Aim of the task
Go through the entries below and write each one out exactly.

● ● ● ● ●

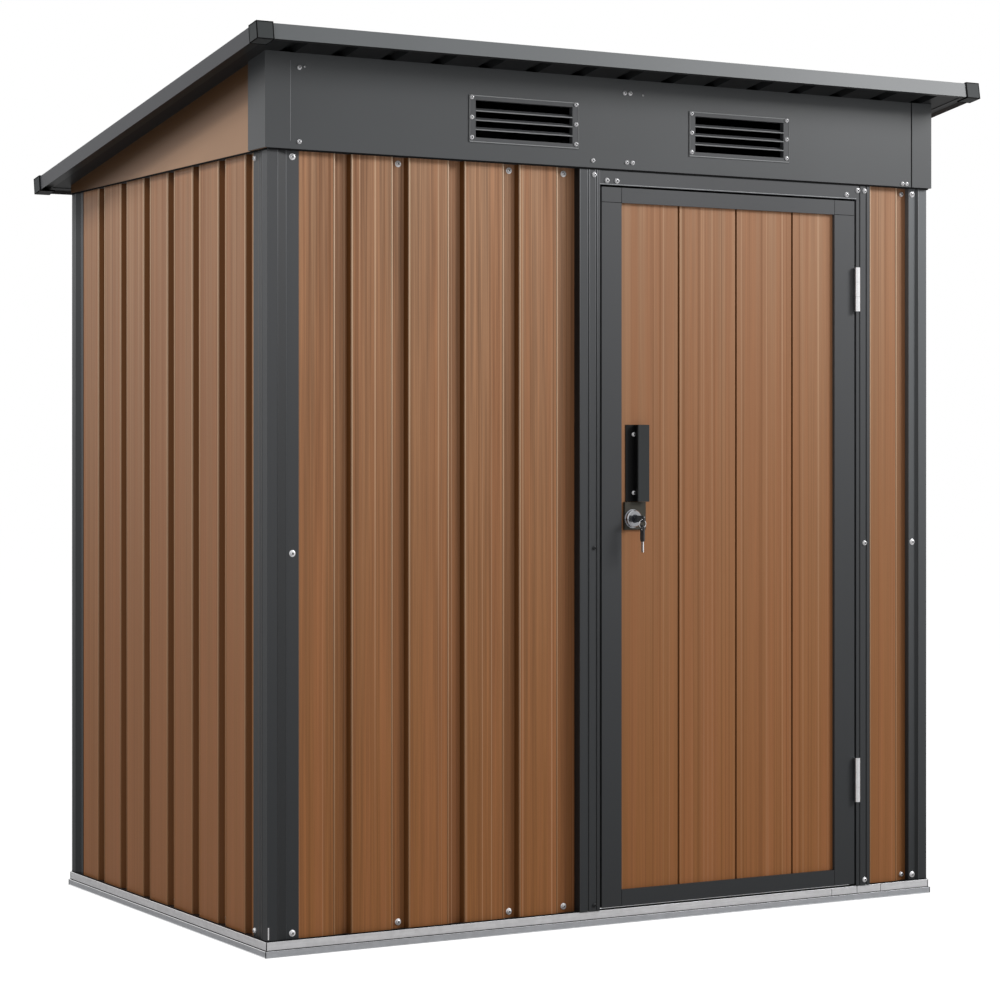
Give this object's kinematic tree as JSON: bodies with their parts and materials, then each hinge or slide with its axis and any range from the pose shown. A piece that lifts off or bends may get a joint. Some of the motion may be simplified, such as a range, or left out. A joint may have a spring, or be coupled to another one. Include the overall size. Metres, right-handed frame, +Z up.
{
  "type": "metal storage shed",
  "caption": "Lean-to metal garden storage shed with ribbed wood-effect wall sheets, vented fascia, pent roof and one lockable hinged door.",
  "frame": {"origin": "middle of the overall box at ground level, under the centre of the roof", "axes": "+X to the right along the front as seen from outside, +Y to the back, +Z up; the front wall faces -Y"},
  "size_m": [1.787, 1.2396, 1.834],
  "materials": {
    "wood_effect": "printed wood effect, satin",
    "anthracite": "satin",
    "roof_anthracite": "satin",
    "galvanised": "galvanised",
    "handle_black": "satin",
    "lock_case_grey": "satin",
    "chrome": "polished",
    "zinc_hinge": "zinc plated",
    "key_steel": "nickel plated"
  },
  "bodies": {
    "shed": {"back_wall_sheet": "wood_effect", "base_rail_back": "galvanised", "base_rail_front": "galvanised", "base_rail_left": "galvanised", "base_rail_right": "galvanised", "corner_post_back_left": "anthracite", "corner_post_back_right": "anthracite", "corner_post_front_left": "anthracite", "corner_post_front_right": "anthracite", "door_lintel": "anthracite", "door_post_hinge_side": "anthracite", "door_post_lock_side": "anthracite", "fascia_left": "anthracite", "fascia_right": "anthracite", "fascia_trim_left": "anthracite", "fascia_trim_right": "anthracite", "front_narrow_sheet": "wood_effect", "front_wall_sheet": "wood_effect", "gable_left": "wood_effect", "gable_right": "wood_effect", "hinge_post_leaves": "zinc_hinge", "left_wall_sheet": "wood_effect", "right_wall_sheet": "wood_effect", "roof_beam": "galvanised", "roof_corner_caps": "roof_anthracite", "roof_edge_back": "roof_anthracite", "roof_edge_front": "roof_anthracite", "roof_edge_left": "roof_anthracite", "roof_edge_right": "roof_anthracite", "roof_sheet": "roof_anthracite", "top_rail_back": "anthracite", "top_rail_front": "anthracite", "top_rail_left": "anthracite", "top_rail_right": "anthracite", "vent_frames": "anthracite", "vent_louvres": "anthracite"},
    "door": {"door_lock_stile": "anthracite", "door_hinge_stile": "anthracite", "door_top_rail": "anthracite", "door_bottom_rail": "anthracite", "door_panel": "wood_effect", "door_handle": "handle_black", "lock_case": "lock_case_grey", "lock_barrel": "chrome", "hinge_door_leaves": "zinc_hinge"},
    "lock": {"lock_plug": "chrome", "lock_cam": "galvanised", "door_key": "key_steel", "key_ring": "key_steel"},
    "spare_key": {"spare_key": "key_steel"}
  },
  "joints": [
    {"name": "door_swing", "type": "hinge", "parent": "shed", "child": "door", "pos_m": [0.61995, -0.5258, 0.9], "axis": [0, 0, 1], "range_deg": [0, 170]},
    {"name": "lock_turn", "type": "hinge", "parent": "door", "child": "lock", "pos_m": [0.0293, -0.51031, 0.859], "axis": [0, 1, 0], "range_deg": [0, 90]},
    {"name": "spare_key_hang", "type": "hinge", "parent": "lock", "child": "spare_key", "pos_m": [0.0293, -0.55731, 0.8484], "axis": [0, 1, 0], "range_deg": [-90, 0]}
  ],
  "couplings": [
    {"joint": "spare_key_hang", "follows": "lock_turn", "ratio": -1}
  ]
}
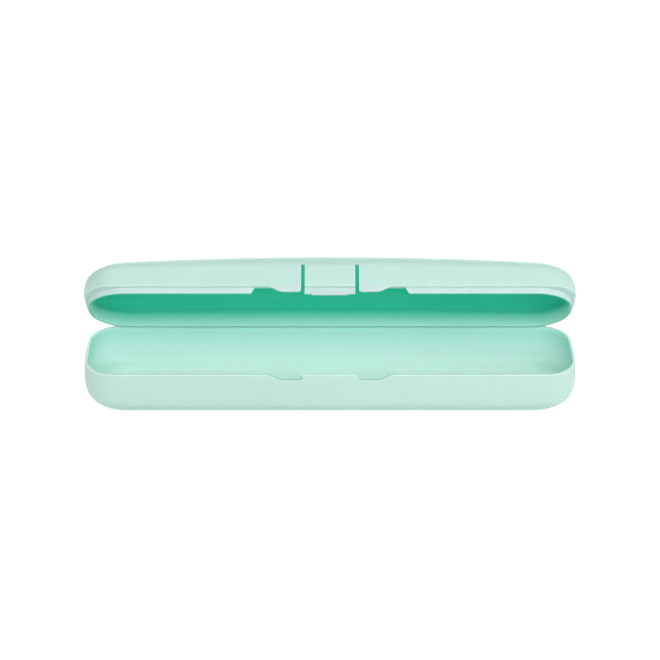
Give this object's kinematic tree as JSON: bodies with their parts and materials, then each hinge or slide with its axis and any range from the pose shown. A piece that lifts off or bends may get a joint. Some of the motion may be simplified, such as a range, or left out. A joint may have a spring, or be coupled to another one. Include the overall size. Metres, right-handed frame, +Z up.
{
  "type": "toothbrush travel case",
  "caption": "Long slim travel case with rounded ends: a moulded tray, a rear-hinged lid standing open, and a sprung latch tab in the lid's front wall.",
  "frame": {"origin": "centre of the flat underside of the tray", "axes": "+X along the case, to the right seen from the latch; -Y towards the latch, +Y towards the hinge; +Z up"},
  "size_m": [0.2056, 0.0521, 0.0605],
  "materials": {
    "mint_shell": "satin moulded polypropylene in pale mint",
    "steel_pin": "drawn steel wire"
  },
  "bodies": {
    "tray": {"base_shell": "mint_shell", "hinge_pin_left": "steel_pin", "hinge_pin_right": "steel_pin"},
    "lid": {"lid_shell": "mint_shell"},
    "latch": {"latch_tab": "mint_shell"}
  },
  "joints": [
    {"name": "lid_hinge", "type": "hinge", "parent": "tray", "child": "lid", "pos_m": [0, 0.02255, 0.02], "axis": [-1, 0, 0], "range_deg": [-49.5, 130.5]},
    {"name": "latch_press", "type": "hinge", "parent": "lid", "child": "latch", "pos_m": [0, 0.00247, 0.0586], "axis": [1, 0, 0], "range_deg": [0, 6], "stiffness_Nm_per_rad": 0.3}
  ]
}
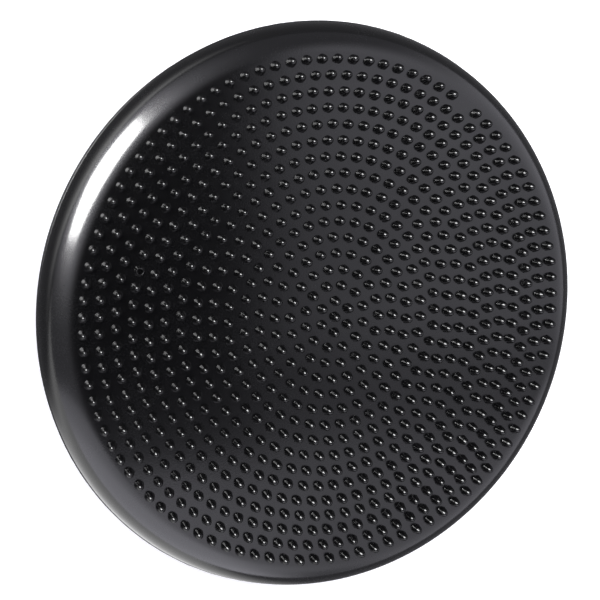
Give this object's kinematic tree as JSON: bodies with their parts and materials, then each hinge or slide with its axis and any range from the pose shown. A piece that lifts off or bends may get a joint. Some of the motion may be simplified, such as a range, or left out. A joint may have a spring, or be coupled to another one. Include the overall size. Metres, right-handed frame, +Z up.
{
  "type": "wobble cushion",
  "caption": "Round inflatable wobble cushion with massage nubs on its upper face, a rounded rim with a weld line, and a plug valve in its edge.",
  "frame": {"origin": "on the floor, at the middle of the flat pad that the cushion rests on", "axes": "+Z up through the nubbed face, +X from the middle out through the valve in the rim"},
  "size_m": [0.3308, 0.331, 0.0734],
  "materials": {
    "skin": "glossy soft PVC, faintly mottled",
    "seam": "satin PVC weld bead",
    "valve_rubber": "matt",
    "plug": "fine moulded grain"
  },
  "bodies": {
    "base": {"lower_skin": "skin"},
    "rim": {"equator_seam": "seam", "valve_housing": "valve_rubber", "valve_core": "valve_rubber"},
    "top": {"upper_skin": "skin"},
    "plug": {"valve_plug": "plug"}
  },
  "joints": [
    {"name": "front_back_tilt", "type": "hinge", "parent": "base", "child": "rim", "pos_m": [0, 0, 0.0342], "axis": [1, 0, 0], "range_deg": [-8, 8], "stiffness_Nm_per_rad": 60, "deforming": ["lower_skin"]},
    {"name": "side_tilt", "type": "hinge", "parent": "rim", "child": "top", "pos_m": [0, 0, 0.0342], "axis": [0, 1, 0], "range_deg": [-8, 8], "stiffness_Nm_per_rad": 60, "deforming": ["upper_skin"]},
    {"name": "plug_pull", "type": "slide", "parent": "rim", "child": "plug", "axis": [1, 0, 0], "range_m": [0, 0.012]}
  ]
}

● ● ● ● ●

Output of the task
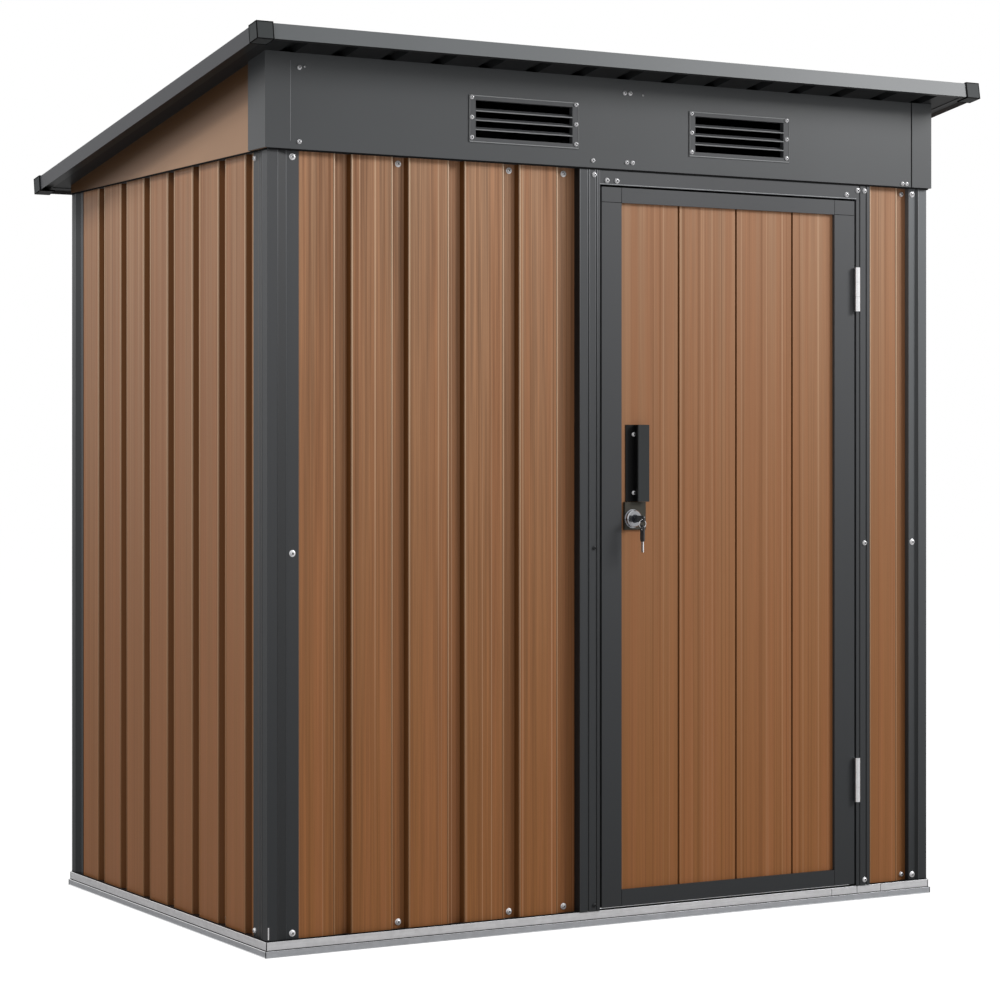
Give this object's kinematic tree as JSON: bodies with their parts and materials, then each hinge or slide with its axis and any range from the pose shown. A piece that lifts off or bends may get a joint. Some of the motion may be simplified, such as a range, or left out. A joint may have a spring, or be coupled to another one. Include the overall size. Metres, right-handed frame, +Z up.
{
  "type": "metal storage shed",
  "caption": "Lean-to metal garden storage shed with ribbed wood-effect wall sheets, vented fascia, pent roof and one lockable hinged door.",
  "frame": {"origin": "middle of the overall box at ground level, under the centre of the roof", "axes": "+X to the right along the front as seen from outside, +Y to the back, +Z up; the front wall faces -Y"},
  "size_m": [1.787, 1.2396, 1.834],
  "materials": {
    "wood_effect": "printed wood effect, satin",
    "anthracite": "satin",
    "roof_anthracite": "satin",
    "galvanised": "galvanised",
    "handle_black": "satin",
    "lock_case_grey": "satin",
    "chrome": "polished",
    "zinc_hinge": "zinc plated",
    "key_steel": "nickel plated"
  },
  "bodies": {
    "shed": {"back_wall_sheet": "wood_effect", "base_rail_back": "galvanised", "base_rail_front": "galvanised", "base_rail_left": "galvanised", "base_rail_right": "galvanised", "corner_post_back_left": "anthracite", "corner_post_back_right": "anthracite", "corner_post_front_left": "anthracite", "corner_post_front_right": "anthracite", "door_lintel": "anthracite", "door_post_hinge_side": "anthracite", "door_post_lock_side": "anthracite", "fascia_left": "anthracite", "fascia_right": "anthracite", "fascia_trim_left": "anthracite", "fascia_trim_right": "anthracite", "front_narrow_sheet": "wood_effect", "front_wall_sheet": "wood_effect", "gable_left": "wood_effect", "gable_right": "wood_effect", "hinge_post_leaves": "zinc_hinge", "left_wall_sheet": "wood_effect", "right_wall_sheet": "wood_effect", "roof_beam": "galvanised", "roof_corner_caps": "roof_anthracite", "roof_edge_back": "roof_anthracite", "roof_edge_front": "roof_anthracite", "roof_edge_left": "roof_anthracite", "roof_edge_right": "roof_anthracite", "roof_sheet": "roof_anthracite", "top_rail_back": "anthracite", "top_rail_front": "anthracite", "top_rail_left": "anthracite", "top_rail_right": "anthracite", "vent_frames": "anthracite", "vent_louvres": "anthracite"},
    "door": {"door_lock_stile": "anthracite", "door_hinge_stile": "anthracite", "door_top_rail": "anthracite", "door_bottom_rail": "anthracite", "door_panel": "wood_effect", "door_handle": "handle_black", "lock_case": "lock_case_grey", "lock_barrel": "chrome", "hinge_door_leaves": "zinc_hinge"},
    "lock": {"lock_plug": "chrome", "lock_cam": "galvanised", "door_key": "key_steel", "key_ring": "key_steel"},
    "spare_key": {"spare_key": "key_steel"}
  },
  "joints": [
    {"name": "door_swing", "type": "hinge", "parent": "shed", "child": "door", "pos_m": [0.61995, -0.5258, 0.9], "axis": [0, 0, 1], "range_deg": [0, 170]},
    {"name": "lock_turn", "type": "hinge", "parent": "door", "child": "lock", "pos_m": [0.0293, -0.51031, 0.859], "axis": [0, 1, 0], "range_deg": [0, 90]},
    {"name": "spare_key_hang", "type": "hinge", "parent": "lock", "child": "spare_key", "pos_m": [0.0293, -0.55731, 0.8484], "axis": [0, 1, 0], "range_deg": [-90, 0]}
  ],
  "couplings": [
    {"joint": "spare_key_hang", "follows": "lock_turn", "ratio": -1}
  ]
}
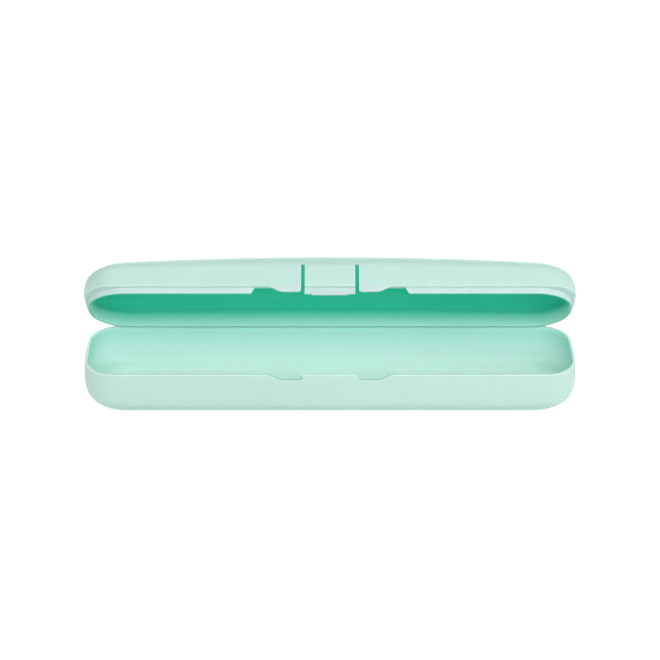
Give this object's kinematic tree as JSON: bodies with their parts and materials, then each hinge or slide with its axis and any range from the pose shown. A piece that lifts off or bends may get a joint. Some of the motion may be simplified, such as a range, or left out. A joint may have a spring, or be coupled to another one. Include the overall size. Metres, right-handed frame, +Z up.
{
  "type": "toothbrush travel case",
  "caption": "Long slim travel case with rounded ends: a moulded tray, a rear-hinged lid standing open, and a sprung latch tab in the lid's front wall.",
  "frame": {"origin": "centre of the flat underside of the tray", "axes": "+X along the case, to the right seen from the latch; -Y towards the latch, +Y towards the hinge; +Z up"},
  "size_m": [0.2056, 0.0521, 0.0605],
  "materials": {
    "mint_shell": "satin moulded polypropylene in pale mint",
    "steel_pin": "drawn steel wire"
  },
  "bodies": {
    "tray": {"base_shell": "mint_shell", "hinge_pin_left": "steel_pin", "hinge_pin_right": "steel_pin"},
    "lid": {"lid_shell": "mint_shell"},
    "latch": {"latch_tab": "mint_shell"}
  },
  "joints": [
    {"name": "lid_hinge", "type": "hinge", "parent": "tray", "child": "lid", "pos_m": [0, 0.02255, 0.02], "axis": [-1, 0, 0], "range_deg": [-49.5, 130.5]},
    {"name": "latch_press", "type": "hinge", "parent": "lid", "child": "latch", "pos_m": [0, 0.00247, 0.0586], "axis": [1, 0, 0], "range_deg": [0, 6], "stiffness_Nm_per_rad": 0.3}
  ]
}
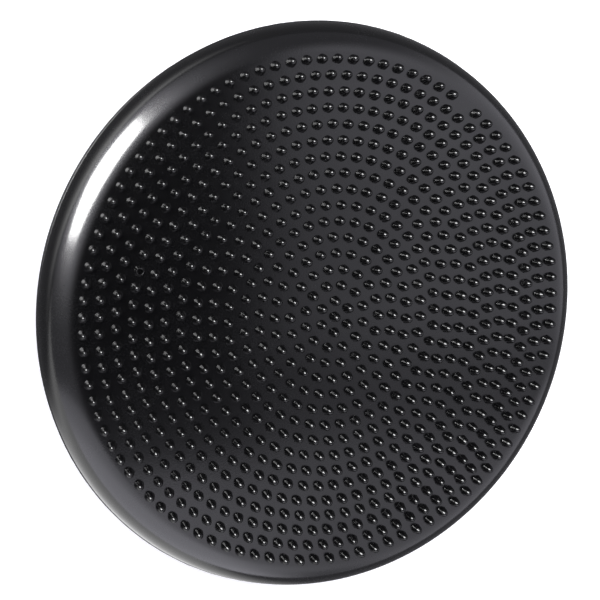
Give this object's kinematic tree as JSON: bodies with their parts and materials, then each hinge or slide with its axis and any range from the pose shown. A piece that lifts off or bends may get a joint. Some of the motion may be simplified, such as a range, or left out. A joint may have a spring, or be coupled to another one. Include the overall size. Metres, right-handed frame, +Z up.
{
  "type": "wobble cushion",
  "caption": "Round inflatable wobble cushion with massage nubs on its upper face, a rounded rim with a weld line, and a plug valve in its edge.",
  "frame": {"origin": "on the floor, at the middle of the flat pad that the cushion rests on", "axes": "+Z up through the nubbed face, +X from the middle out through the valve in the rim"},
  "size_m": [0.3308, 0.331, 0.0734],
  "materials": {
    "skin": "glossy soft PVC, faintly mottled",
    "seam": "satin PVC weld bead",
    "valve_rubber": "matt",
    "plug": "fine moulded grain"
  },
  "bodies": {
    "base": {"lower_skin": "skin"},
    "rim": {"equator_seam": "seam", "valve_housing": "valve_rubber", "valve_core": "valve_rubber"},
    "top": {"upper_skin": "skin"},
    "plug": {"valve_plug": "plug"}
  },
  "joints": [
    {"name": "front_back_tilt", "type": "hinge", "parent": "base", "child": "rim", "pos_m": [0, 0, 0.0342], "axis": [1, 0, 0], "range_deg": [-8, 8], "stiffness_Nm_per_rad": 60, "deforming": ["lower_skin"]},
    {"name": "side_tilt", "type": "hinge", "parent": "rim", "child": "top", "pos_m": [0, 0, 0.0342], "axis": [0, 1, 0], "range_deg": [-8, 8], "stiffness_Nm_per_rad": 60, "deforming": ["upper_skin"]},
    {"name": "plug_pull", "type": "slide", "parent": "rim", "child": "plug", "axis": [1, 0, 0], "range_m": [0, 0.012]}
  ]
}